Data section:
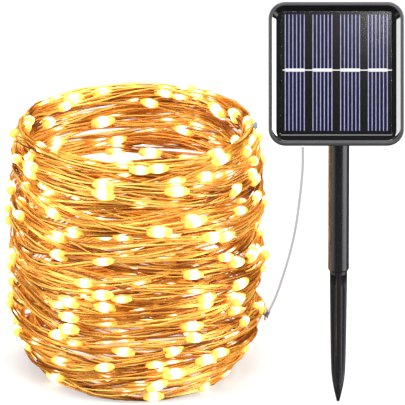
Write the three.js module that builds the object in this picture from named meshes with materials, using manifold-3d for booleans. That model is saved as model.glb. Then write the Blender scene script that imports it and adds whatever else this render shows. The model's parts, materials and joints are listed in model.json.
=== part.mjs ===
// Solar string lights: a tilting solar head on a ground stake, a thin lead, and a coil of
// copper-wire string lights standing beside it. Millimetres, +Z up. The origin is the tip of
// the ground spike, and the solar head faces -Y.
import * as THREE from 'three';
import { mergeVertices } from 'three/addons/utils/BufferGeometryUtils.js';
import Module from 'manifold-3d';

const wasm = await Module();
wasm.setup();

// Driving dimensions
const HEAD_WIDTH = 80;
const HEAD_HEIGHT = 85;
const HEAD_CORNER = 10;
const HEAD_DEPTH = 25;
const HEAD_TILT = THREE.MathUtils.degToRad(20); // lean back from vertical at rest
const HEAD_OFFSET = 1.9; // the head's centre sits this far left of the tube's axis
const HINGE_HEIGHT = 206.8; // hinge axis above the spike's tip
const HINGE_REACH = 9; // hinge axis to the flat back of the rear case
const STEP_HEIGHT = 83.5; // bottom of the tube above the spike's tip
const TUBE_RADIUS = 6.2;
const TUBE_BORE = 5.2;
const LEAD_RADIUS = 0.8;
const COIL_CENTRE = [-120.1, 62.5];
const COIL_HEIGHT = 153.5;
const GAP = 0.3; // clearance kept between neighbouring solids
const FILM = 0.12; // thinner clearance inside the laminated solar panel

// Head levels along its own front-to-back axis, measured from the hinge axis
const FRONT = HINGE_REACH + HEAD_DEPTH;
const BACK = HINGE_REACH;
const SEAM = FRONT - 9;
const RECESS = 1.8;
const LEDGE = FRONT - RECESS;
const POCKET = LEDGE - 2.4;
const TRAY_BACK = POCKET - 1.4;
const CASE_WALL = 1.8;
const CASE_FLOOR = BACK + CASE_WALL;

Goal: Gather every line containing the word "manifold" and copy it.

Reply to the task:
Write the three.js module that builds the object in this picture from named meshes with materials, using manifold-3d for booleans. That model is saved as model.glb. Then write the Blender scene script that imports it and adds whatever else this render shows. The model's parts, materials and joints are listed in model.json.
import Module from 'manifold-3d';